# Source material start

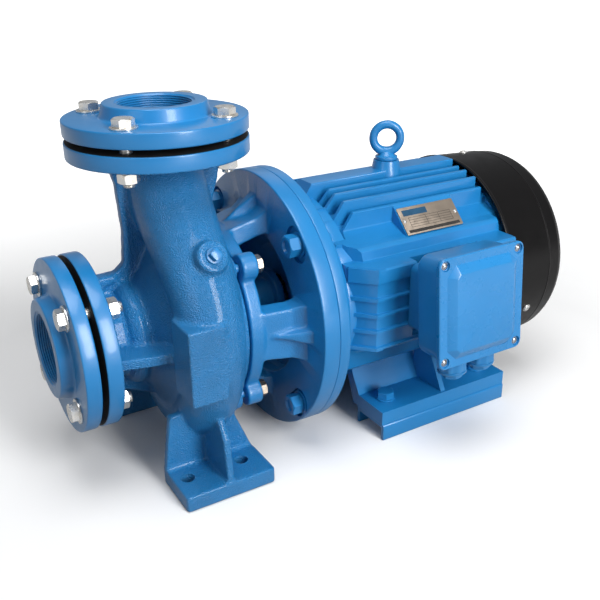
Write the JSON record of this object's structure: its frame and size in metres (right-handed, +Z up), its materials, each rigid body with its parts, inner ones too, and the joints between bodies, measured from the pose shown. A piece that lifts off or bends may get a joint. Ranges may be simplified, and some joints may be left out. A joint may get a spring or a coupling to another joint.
{
  "type": "centrifugal water pump",
  "caption": "Close-coupled end-suction centrifugal water pump with a volute casing, flanged ports, lantern bracket and finned foot-mounted electric motor.",
  "frame": {"origin": "on the floor, in the middle of the footprint of the whole pump set", "axes": "+X along the shaft from the suction flange to the fan cowl, +Z up, -Y the terminal box side"},
  "size_m": [0.6184, 0.3604, 0.3895],
  "materials": {
    "cast_blue_paint": "satin enamel over sand-cast iron",
    "smooth_blue_paint": "gloss enamel",
    "black_cowl_paint": "satin black",
    "zinc_steel": "zinc plated",
    "machined_steel": "turned and ground",
    "bare_cast_iron": "as cast",
    "laminated_steel": "varnished laminations",
    "copper_winding": "varnished copper wire",
    "rubber_seal": "matte",
    "nameplate_metal": "etched",
    "black_plastic": "moulded",
    "bronze": "machined casting",
    "ceramic_seal": "lapped ceramic"
  },
  "bodies": {
    "pump_set": {"volute_casing": "cast_blue_paint", "lantern_bracket": "cast_blue_paint", "flange_end_shield": "cast_blue_paint", "rear_end_shield": "cast_blue_paint", "discharge_companion_flange": "smooth_blue_paint", "suction_companion_flange": "smooth_blue_paint", "motor_frame": "smooth_blue_paint", "terminal_box": "smooth_blue_paint", "terminal_box_cover": "smooth_blue_paint", "cable_gland_1": "smooth_blue_paint", "cable_gland_2": "smooth_blue_paint", "eye_bolt": "smooth_blue_paint", "motor_rail_left": "smooth_blue_paint", "motor_rail_right": "smooth_blue_paint", "priming_plug": "smooth_blue_paint", "drain_plug": "smooth_blue_paint", "discharge_bolt_1": "zinc_steel", "suction_bolt_1": "zinc_steel", "casing_stud_1": "zinc_steel", "motor_flange_bolt_1": "smooth_blue_paint", "foot_bolt_1": "smooth_blue_paint", "discharge_bolt_2": "zinc_steel", "suction_bolt_2": "zinc_steel", "casing_stud_2": "zinc_steel", "motor_flange_bolt_2": "smooth_blue_paint", "foot_bolt_2": "smooth_blue_paint", "discharge_bolt_3": "zinc_steel", "suction_bolt_3": "zinc_steel", "casing_stud_3": "zinc_steel", "motor_flange_bolt_3": "smooth_blue_paint", "foot_bolt_3": "smooth_blue_paint", "discharge_bolt_4": "zinc_steel", "suction_bolt_4": "zinc_steel", "casing_stud_4": "zinc_steel", "motor_flange_bolt_4": "smooth_blue_paint", "foot_bolt_4": "smooth_blue_paint", "discharge_gasket": "rubber_seal", "suction_gasket": "rubber_seal", "casing_gasket": "rubber_seal", "wear_ring": "bronze", "bearing_drive_end_outer": "machined_steel", "bearing_fan_end_outer": "machined_steel", "casing_cover": "bare_cast_iron", "seal_stationary": "ceramic_seal", "stator_core": "laminated_steel", "winding_drive_end": "copper_winding", "winding_fan_end": "copper_winding", "terminal_block": "black_plastic", "fan_cowl": "black_cowl_paint", "nameplate": "nameplate_metal"},
    "rotor": {"impeller": "bronze", "impeller_nut": "machined_steel", "impeller_key": "machined_steel", "seal_rotating": "machined_steel", "shaft_sleeve": "smooth_blue_paint", "motor_shaft": "machined_steel", "rotor_core": "laminated_steel", "bearing_drive_end_inner": "machined_steel", "bearing_fan_end_inner": "machined_steel", "cooling_fan": "black_plastic"}
  },
  "joints": [
    {"name": "shaft_spin", "type": "hinge", "parent": "pump_set", "child": "rotor", "pos_m": [-0.16875, 0.03016, 0.152], "axis": [1, 0, 0], "continuous": true}
  ]
}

# Source material end

What you will do: Within the data above, pick out all lines holding the word "materials".

Answer for this exercise:
Write the JSON record of this object's structure: its frame and size in metres (right-handed, +Z up), its materials, each rigid body with its parts, inner ones too, and the joints between bodies, measured from the pose shown. A piece that lifts off or bends may get a joint. Ranges may be simplified, and some joints may be left out. A joint may get a spring or a coupling to another joint.
  "materials": {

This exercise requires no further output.